Those who knew Frank Sinatra often spoke about how the singer could flip from kind generosity to poisonous anger. Generally, if a person was on his good side, Sinatra would treat them well. If they did something to upset him, however, he made no effort to hide his distaste. On one occasion, Sinatra paid a restaurant maître d’ to strike author and journalist Dominick Dunne across the face. Dunne maintained that he had no idea what he’d done to upset Sinatra.
Frank Sinatra had a contentious relationship with the press
For someone as famous as Sinatra, he gave surprisingly few interviews. He wasn’t a fan of the media, something that got him in trouble.
On tour in Australia, Sinatra told reporters that he would not be conducting any interviews while in the country. Still, journalists hounded him with questions when he arrived at his hotel. Per the Sydney Morning Herald, Sinatra made negative remarks about the Australian media at his show that night.
After he referred to members of the media as “parasites” and “hookers,” the Australian Journalists’ Association demanded an apology. Sinatra refused. The issue worsened until so many unions were boycotting Sinatra that he would have been stranded in the country. He finally issued a half-hearted apology and continued onto the next leg of his Australian tour.
He paid someone to hit Dominick Dunne
Sinatra demonstrated the extent of his temper at Daisy, a Beverly Hills restaurant, in the 1960s. Dunne was out to dinner with his wife and friends. In the past, Sinatra had expressed his dislike of Dunne, referring to him as a “no-talent hack,” per Vanity Fair. Dunne explained that he didn’t know where the dislike stemmed from.

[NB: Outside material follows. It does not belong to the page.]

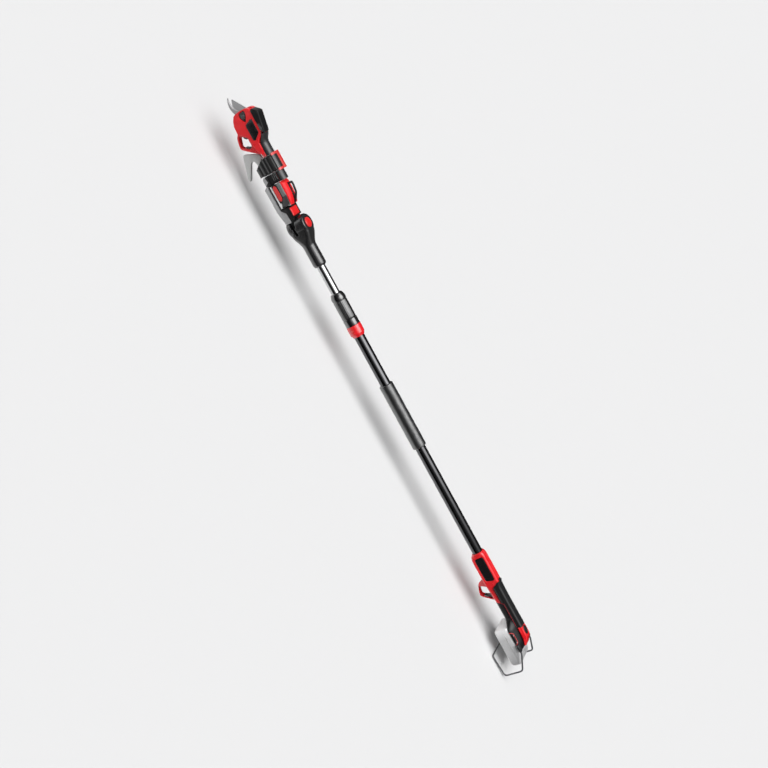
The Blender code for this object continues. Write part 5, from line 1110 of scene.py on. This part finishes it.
    # battery foot
    def foot_ring(x, w_low, w_mid, w_top, z0, z1, z2):
        right_side = [(w_low - 0.8, z0), (w_low, z0 + 0.8), (w_low + 0.0, (z0 + z1) / 2), (w_low, z1 - 1.2), (w_low - 1.4, z1 + 0.5)]
        mid = [((w_low * 0.55 + w_mid * 0.45), z1 + (z2 - z1) * 0.22), (w_mid, (z1 + z2) / 2), ((w_mid * 0.45 + w_top * 0.55), z1 + (z2 - z1) * 0.76), (w_top + 1.5, z2 - 0.35), (w_top - 0.6, z2)]
        half = right_side + mid
        return [(x, y, z) for y, z in half] + [(x, -y, z) for y, z in reversed(half)]

    st = [(768.4, 19.4, 19.2, 16.4, -15.2, -8.0, 4.6), (775, 24.6, 22.0, 16.6, -15.2, -8.8, 4.5), (784, 32.0, 25.5, 17.0, -15.2, -9.5, 4.4), (791, 37.2, 29.0, 17.6, -15.2, -9.9, 4.2), (797, 39.4, 31.0, 18.0, -15.2, -10.0, 4.0), (806, 39.6, 31.2, 18.0, -15.2, -10.0, 3.5), (836, 39.6, 31.3, 18.0, -15.2, -10.0, 1.9), (846, 39.6, 31.5, 18.0, -15.2, -10.0, 0.8), (858, 39.4, 31.5, 17.5, -15.2, -10.2, -2.8), (863.5, 38.6, 31.5, 16.8, -15.2, -10.2, -4.8), (866, 37.4, 31.0, 16.0, -15.0, -10.2, -6.2)]
    foot = loft("battery_foot_skin", [foot_ring(*row) for row in between(st, 3.0)])
    combine(foot, box("terminal_way", 803, 852, -17, 17, -30, -3.0))
    for side in (-1, 1):
        combine(foot, slab("inlay_seat", smooth_outline([(804, -17), (804, -14.6), (806, -9.4), (812, -6.6), (838, -6.6), (843, -9.4), (845, -14.6), (845, -17)], 5, keep=(0, 7)), side * 37.2, side * 60.0))
        boss = loft("boss", [rounded(x, w, w, -11.8, -3.4, 3.4, 6) for x, w in ((843, 6.0), (849, 7.6), (863.6, 7.2), (864.6, 6.4))])
        boss.data.transform(Matrix.Translation((0, side * 41.2 * MM, 0)))
        combine(foot, boss, "UNION")
        combine(foot, turned("leg_hole", [(850, 0), (850, 2.7), (880, 2.7), (880, 0)], 32, centre=(side * 44.4, -7.4)))
    done(tidy(foot, 2e-6, 0.25), "battery_foot", "battery_foot_black", smooth=42)
    # side inset: a dark plate under an arched strip, with two small pale pins
    plate_shape = smooth_outline([(805.4, -14.9), (807.2, -10.4), (812.8, -7.8), (837.2, -7.8), (841.4, -10.4), (843.4, -14.9)], 6, keep=(0, 5))
    for side, tag in ((-1, "left"), (1, "right")):
        path = [(801.5, side * 39.9, -14.5), (803.5, side * 39.6, -10.5), (808.5, side * 34.6, -6.2), (838, side * 34.6, -6.2), (843, side * 39.0, -10.4), (845, side * 39.9, -14.5)]
        done(sweep("foot_inlay_%s_skin" % tag, fillet(path, 4.0, 6), 1.15, 12), "foot_inlay_" + tag, "foot_inlay_red", smooth=60)
        plate_in = slab("foot_plate_" + tag, plate_shape, side * 36.8, side * 39.0)
        bevel(plate_in, 0.25, 2)
        done(plate_in, "foot_inlay_" + tag, "battery_foot_black", replace=False)
        for i, x in enumerate((814.0, 837.0)):
            pin = turned_on("foot_pin_%s_%d" % (tag, i + 1), arc_profile([(-1.2, 0), (-1.2, 1.2), (1.2, 1.2), (1.2, 0)], 0.5, 3), (x, side * 37.4, -8.0), "Y", 20)
            done(pin, "foot_inlay_" + tag, "foot_grey", mat="strip_grey", replace=False)

    # red rear cap with the oval panel, and the button
    rows = between([(801.2, 18.6, 15.1, 4.8, 15.9, 4.2), (802.2, 19.0, 15.5, 4.4, 16.5, 4.5), (812, 19.0, 15.5, 3.9, 16.6, 4.6), (830, 19.0, 15.5, 2.8, 16.8, 4.8), (838, 19.0, 15.5, 2.4, 16.5, 4.8), (843, 18.7, 15.2, 1.9, 15.0, 4.4), (848, 18.2, 14.8, 1.2, 12.6, 3.8), (856, 17.5, 14.1, -1.2, 7.6, 3.0), (863.2, 16.8, 13.6, -3.6, 2.6, 2.2), (864.5, 16.2, 13.0, -3.8, 1.2, 1.6)], 2.2)
    cap = loft("foot_cap_skin", [rounded(x, w0, w1, z0, z1, r, 8) for x, w0, w1, z0, z1, r in rows])
    combine(cap, slab("front_lean", [(790, -10), (801.3, -10), (801.3, 0.8), (808.0, 18.7), (808.2, 30), (790, 30)], -40, 40))
    combine(cap, plate("panel_way", [(823 + 14.0 * math.cos(2 * math.pi * i / 72), 10.6 * math.sin(2 * math.pi * i / 72)) for i in range(72)], 12.0, 40.0))
    done(tidy(cap, 2e-6, 0.2), "foot_cap", "foot_cap_red", smooth=45)

    def oval(k, z):
        return [(823 + 13.5 * k * math.cos(2 * math.pi * i / 72), 10.1 * k * math.sin(2 * math.pi * i / 72), z) for i in range(72)]
    button = loft("power_button_skin", [oval(1.0, 14.0), oval(1.0, 16.3), oval(0.985, 16.9), oval(0.95, 17.25), oval(0.90, 17.4), oval(0.80, 17.35), oval(0.76, 17.1), oval(0.72, 16.9), oval(0.45, 16.75), oval(0.15, 16.7)])
    done(button, "power_button", "button_black", smooth=60)

    # triggers and lock-off slider
    trig = [(686.6, -12.6), (697.5, -12.6), (696.8, -20), (693.2, -29.2), (688.6, -38.6), (685.0, -44.8), (681.6, -44.4), (685.2, -37), (687.0, -28), (686.4, -19.5)]
    done(pillow("rear_trigger_skin", even(smooth_outline(trig, 5, cut=0.2), 1.5), -5.8, 5.8, 1.0, 3), "rear_trigger", "rear_trigger_black", smooth=50)
    lock = pillow("lock_off_button_skin", even(smooth_outline([(648.4, 20.4), (649.6, 22.6), (653.6, 23.0), (655.8, 21.6), (655.8, 20.4)], 5, keep=(0, 4)), 1.0), -6.0, 6.0, 0.5, 3)
    done(lock, "lock_off_button", "lock_black")

    # battery pack: upper band set back a little, a step line and rounded lower corners
    st = [(787.0, 36.5, 37.2, -55.6, -17.6, 6.5), (788.4, 38.4, 39.2, -58.0, -16.2, 7.5), (791, 39.7, 40.3, -59.6, -15.6, 8.4), (796, 40.4, 41.0, -60.2, -15.6, 9), (868, 40.4, 41.0, -60.2, -15.6, 9),
          (880, 40.4, 41.0, -60.2, -19.6, 9), (893, 40.4, 41.0, -60.2, -24.5, 9), (899, 40.0, 40.6, -59.4, -26.2, 8.6), (903, 38.8, 39.4, -57.4, -27.8, 7.5), (905, 36.6, 37.2, -54.4, -29.6, 6.0)]
    pack = loft("battery_pack_skin", [rounded(x, w0, w1, z0, z1, r, 9) for x, w0, w1, z0, z1, r in between(st, 3.0)])
    combine(pack, box("terminal_slots", 780, 800, -10, 10, -22.0, -10.0))
    combine(pack, slab("button_way", [(880, -10), (888.4, -31.0), (910, -37.0), (915, -10)], -13.4, 13.4))
    for side in (-1, 1):
        combine(pack, loft("step", [[(x, side * w, z) for w, z in ((39.9, -14.0), (39.9, -32.0), (60.0, -35.4), (60.0, -14.0))] for x in (780, 915)]))
        combine(pack, box("step_line", 780, 915, side * 39.0 if side > 0 else -60, 60 if side > 0 else -39.0, -32.6, -31.8))
        combine(pack, slab("label_bay", smooth_outline([(806, -38.5), (886, -38.5), (886, -54.5), (806, -54.5)], 6, cut=0.12), side * 40.35, side * 60))
    combine(pack, box("rear_line", 900, 915, -60, 60, -42.4, -41.8))
    done(tidy(pack, 2e-6, 0.2), "battery_pack", "pack_grey", smooth=35)
    refine("pack_button", "pack_button_grey", 0.4, 3)

    # wire stand
    side_path = [(851, 44.4, -7.4), (870, 44.4, -7.4), (919, 54.2, -26.8), (919.6, 54.2, -86), (849, 54.2, -90.5)]
    path = [(x, -y, z) for x, y, z in side_path] + [(x, y, z) for x, y, z in reversed(side_path)]
    done(sweep("wire_stand_skin", fillet(path, 9.0, 8), 2.4, 20), "wire_stand", "stand_steel", smooth=50)


def sweep(name, path, r, sides=16):
    pts = [Vector(p) for p in path]
    rings = []
    prev = None
    for i, p in enumerate(pts):
        t = (pts[min(i + 1, len(pts) - 1)] - pts[max(i - 1, 0)]).normalized()
        if prev is None:
            u = t.cross(Vector((0, 0, 1))).normalized()
        else:
            u = (prev - t * prev.dot(t)).normalized()
        prev = u
        w = t.cross(u)
        rings.append([tuple(p + (u * math.cos(2 * math.pi * k / sides) + w * math.sin(2 * math.pi * k / sides)) * r) for k in range(sides)])
    return loft(name, rings)


def fillet(points, radius, n=8):
    pts = [Vector(p) for p in points]
    out = [tuple(pts[0])]
    for i in range(1, len(pts) - 1):
        a, p, b = pts[i - 1], pts[i], pts[i + 1]
        ra = min(radius, (a - p).length * 0.45, (b - p).length * 0.45)
        p0, p2 = p + (a - p).normalized() * ra, p + (b - p).normalized() * ra
        for k in range(n + 1):
            t = k / n
            out.append(tuple(p0 * (1 - t) ** 2 + p * 2 * t * (1 - t) + p2 * t * t))
    out.append(tuple(pts[-1]))
    return out


make_pole()
make_joint()
make_bracket()
make_shear()
make_rear()

# pieces inside the housings keep their solids and get their finish
INNER = {"coiled_lead": "lead_black", "drive_pinion": "gear_steel", "shears_gearbox": "gearbox_grey", "shears_motor": "motor_steel", "shears_switch": "switch_black",
         "rear_switch": "switch_black", "terminal_block": "terminal_grey"}
for node, ob in frame["nodes"].items():
    if node in DONE:
        continue
    mat = M[INNER[node]]
    ob.data.materials.clear()
    ob.data.materials.append(mat)

bpy.context.view_layer.update()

“I wish I knew!” he told the New York Post in 2009. “He took a major dislike to my wife and me.”
The restaurant’s maître d’, George, who Dunne knew well, approached his table.

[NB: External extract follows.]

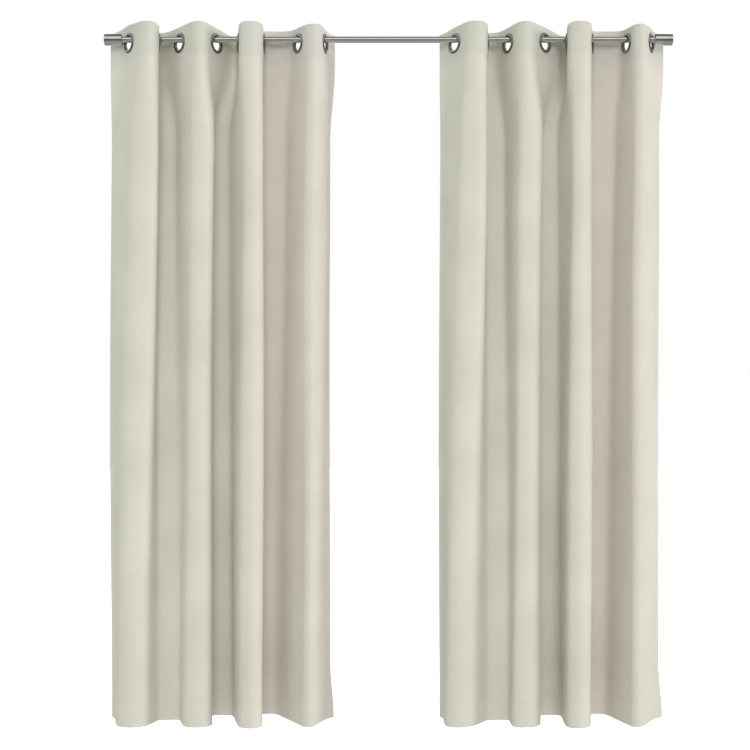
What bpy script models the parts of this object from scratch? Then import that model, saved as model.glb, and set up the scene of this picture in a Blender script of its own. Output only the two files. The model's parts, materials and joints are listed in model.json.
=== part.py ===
"""Window curtains on a rod: two eyelet panels on a 19 mm metal rod with finials and two wall brackets.

Frame: X along the rod with 0 at mid rod, Y = 0 on the wall with -Y into the room, Z = 0 at the rod's axis.
Every eyelet is a two-part ring; the rings hang on the rod and slide along it with the cloth.
"""
import bpy
import bmesh
from math import sin, cos, tan, pi, radians, sqrt
from mathutils import Matrix, Vector

# ---- driving dimensions, metres ----
ROD_OUT = 0.110            # rod axis to wall
ROD_R = 0.0095
ROD_WALL = 0.0011
ROD_HALF = 0.8325          # half length of the tube
CAP_R = 0.0173
CAP_LEN = 0.0560
CAP_INNER_X = 0.8185       # where the finial starts on the rod
CAP_SOCKET_R = 0.0098
PLUG_R = 0.0081
PLUG_LEN = 0.0260
STUD_R = 0.0030
GRUB_R = 0.0020

BRACKET_X = {"left": -0.772, "right": 0.778}
PLATE_W, PLATE_H, PLATE_T = 0.028, 0.070, 0.003
SCREW_PITCH = 0.048        # wall screw to wall screw, vertical
SCREW_HOLE_R = 0.0024
SCREW_R = 0.0021
ARM_R = 0.0050
CUP_IN_R, CUP_OUT_R, CUP_W = 0.0097, 0.0122, 0.012
THUMB_R = 0.0018

PANEL_TOP = 0.0390         # top edge above the rod axis
PANEL_BOTTOM = -2.0950
HEADER_BOTTOM = -0.0610    # header band, 100 mm deep
CLOTH_T = 0.0010
BAND_T = 0.0012
GAP = 0.0003
EYELET_R, EYELET_OUT_R = 0.0220, 0.0305
EYELET_HOLE_R = 0.0246     # hole in the cloth, hidden under the flanges
RING_STEPS = 20
FLAT = 0.0365              # the cloth stays flat this far from the middle of an eyelet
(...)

“Mr. Dunne, I’m so sorry about this, but Mr. Sinatra made me do it,” Dunne revealed that George said. He made a fist, wound up, and hit Dunne across the face.
“It wasn’t a hit to knock me out, but it was embarrassing,” Dunne said. “And just the silence afterwards [at The Daisy in Hollywood] — and the poor captain, George, he was such a nice guy and he was afraid, and he kept saying, ‘Mr. Sinatra made me do it!’”

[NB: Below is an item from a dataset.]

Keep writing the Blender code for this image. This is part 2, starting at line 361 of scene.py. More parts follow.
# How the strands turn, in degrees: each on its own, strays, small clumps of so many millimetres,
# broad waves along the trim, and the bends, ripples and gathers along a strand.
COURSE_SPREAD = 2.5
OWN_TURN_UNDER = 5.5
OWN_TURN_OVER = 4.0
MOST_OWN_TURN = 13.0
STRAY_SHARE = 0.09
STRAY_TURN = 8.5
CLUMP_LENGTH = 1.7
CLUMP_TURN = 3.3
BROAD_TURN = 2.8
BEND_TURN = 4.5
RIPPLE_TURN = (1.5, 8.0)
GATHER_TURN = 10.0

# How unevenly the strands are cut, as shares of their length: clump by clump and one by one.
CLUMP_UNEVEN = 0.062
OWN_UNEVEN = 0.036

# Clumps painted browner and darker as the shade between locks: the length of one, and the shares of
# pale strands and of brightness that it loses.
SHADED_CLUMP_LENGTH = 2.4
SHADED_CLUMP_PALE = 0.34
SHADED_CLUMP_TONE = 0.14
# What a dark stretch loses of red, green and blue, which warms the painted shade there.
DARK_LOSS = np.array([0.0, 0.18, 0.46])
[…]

When Dunne and his wife left, he said that George followed to tell them that Sinatra had paid him $50 to do it.
“It was the social talk of the town,” Dunne said. “I was the amusement for Sinatra. My humiliation was his fun.”
Frank Sinatra had an explosive temper
Sinatra did not explain his clear dislike for Dunne. While he had a contentious relationship with the press, Dunne was working as a producer for 20th Century Fox at this point. Everyone who knew Sinatra could attest to his short-fuse temper, however.
Sinatra tipped restaurant staff handsomely — often in $100 bills — but he would also throw dishes if the service wasn’t to his liking. His daughter Nancy explained that his temper flashed hot before fading away relatively quickly.
“He can be a hothead – like a child sometimes,” she said, per the Desert Sun. “But once he gets it off his chest, it’s over and done with and he gets on with his life and you can get on with yours.”
His friend and musical collaborator Quincy Jones agreed.
“He didn’t suffer fools gladly,” he said. “This man had no gray in him. He either loved you from the bottom of his heart – unconditionally – or he was capable of running over you in a Mack truck, backwards.”